We only want to help you and we are only doing this for your own good, but in order to ecologically retrofit the German nation it will unfortunately be necessary for our subjects everywhere, green or not, to pay quite heavily through the nose.

It’s all about Umverteilung (redistribution – of other people’s money), as usual. And here at our party convention in Kiel we have come up with just a few of the ways with which this will soon be done:

The toll for trucks will be increased.
The company car privilege will be phased out.
Ecological taxation will be increased, loopholes will be closed.
The tax advantage for married couples will be phased out.
Reduced rate exceptions for the value added tax will be eliminated.
The top tax rate will be increased to 49% (beginning with 80,000 euros gross).
The flat rate withholding tax will be replaced with a progressive tax.
A capital levy on “the rich” will be introduced.
A capital tax will be introduced (replacing the capital levy on “the rich” after ten years).
A “financial market transaction tax” will be introduced.

Like we said, these are just a few modest suggestions for Vorspeise (an appetizer). Just wait until we are actually in power.

Qualität hat ihren Preis (everything comes at a price).

Viva la revolución verde!

Green Glamour?

In Berlin green is glamourous (wow, that’s a no-brainer).

Makes sense, if you think about it. Green certainly isn’t what you would call a “power” color.

But I don’t know. Do you really want to walk around in sustainable clothes all the time? After three or four months of constant wear, that sustainable sweater of yours  may not be biodegradeable any more.

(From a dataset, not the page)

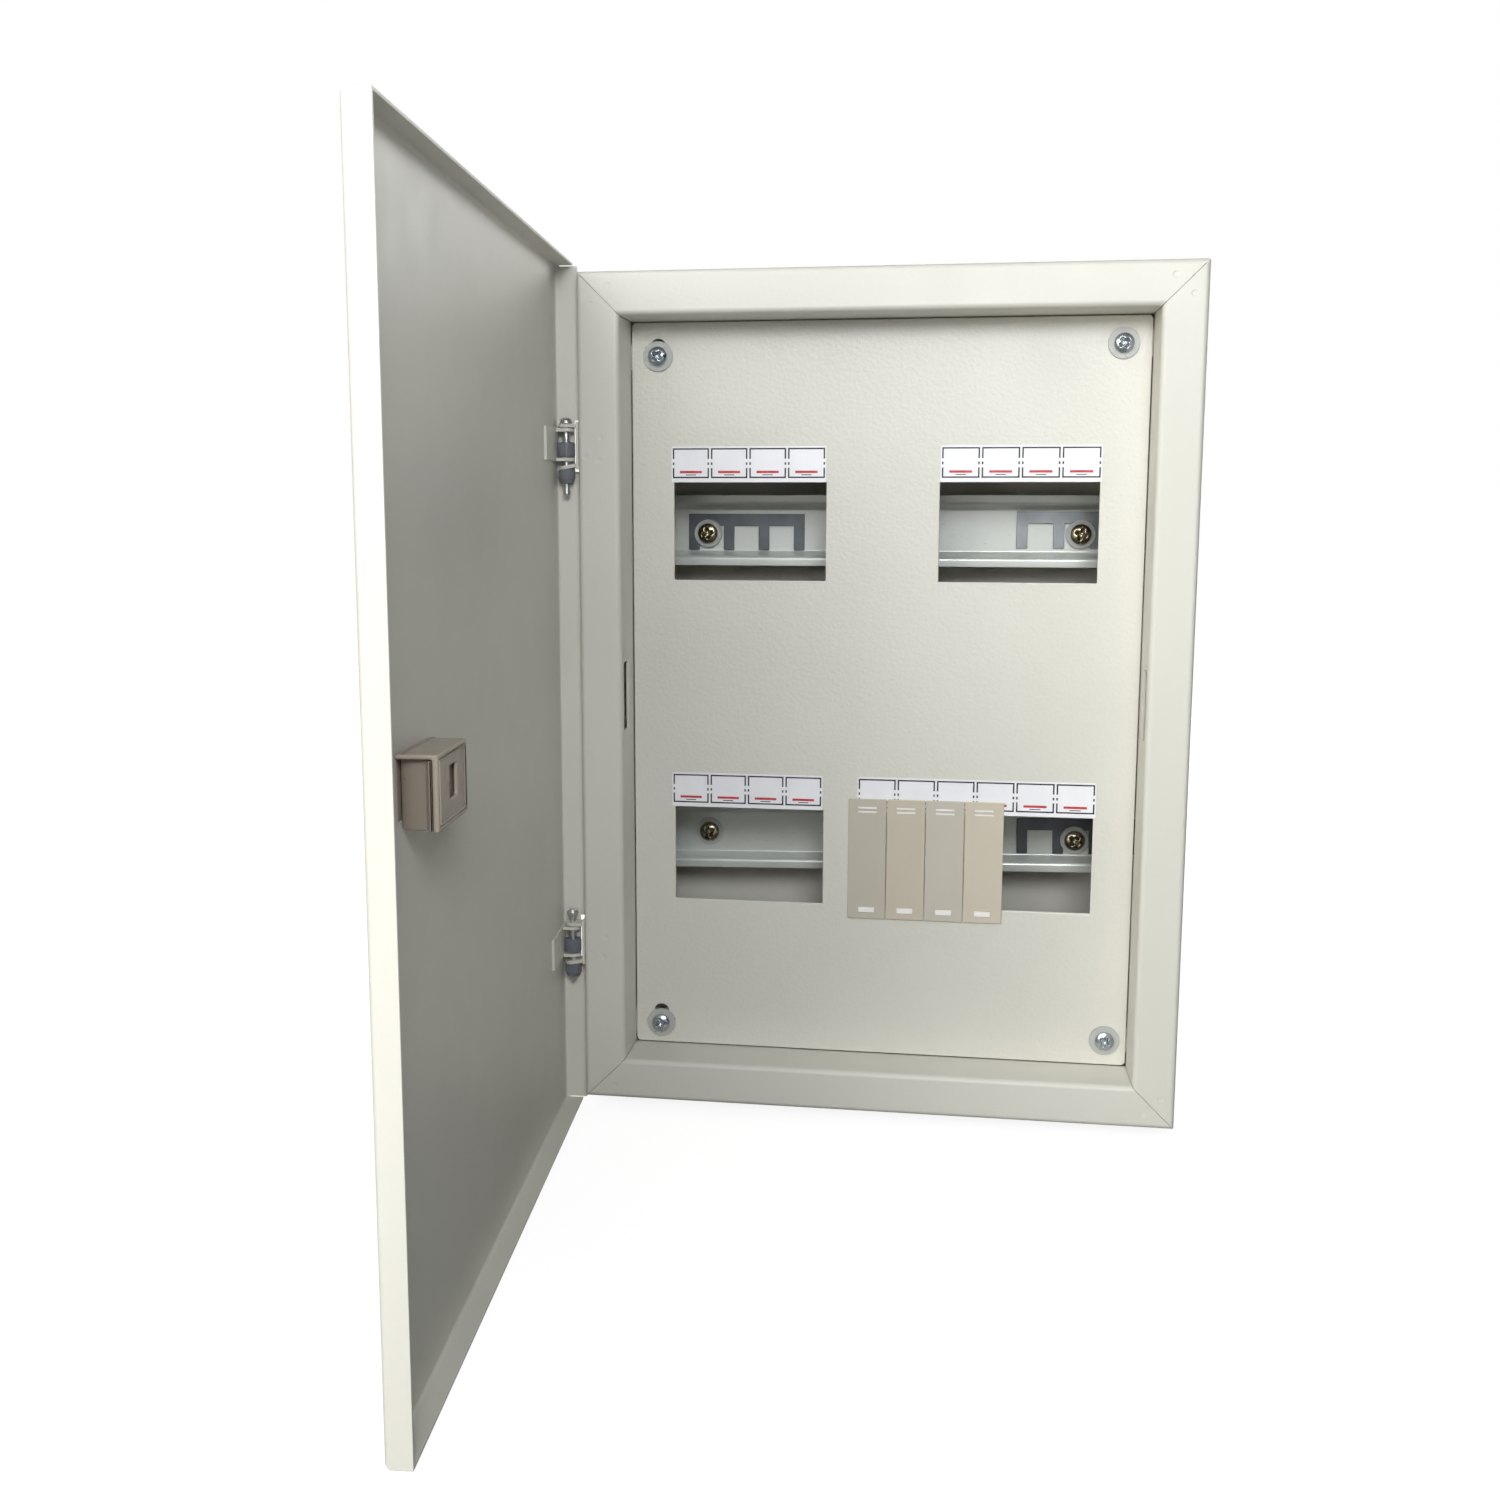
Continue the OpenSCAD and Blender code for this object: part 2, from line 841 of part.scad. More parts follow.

Let’s get this straight right from the start

In case you were wondering, and of course you weren’t, let Der Spiegel clear things up for you: “The Oil Catastrophe Will Be BP’s Katrina, Not Obama’s.”

At stake is not only President Barack Obama’s energy strategy, which only recently called for increased oil drilling on America’s East Coast and in the Gulf. The president’s entire climate plan could be at risk as well.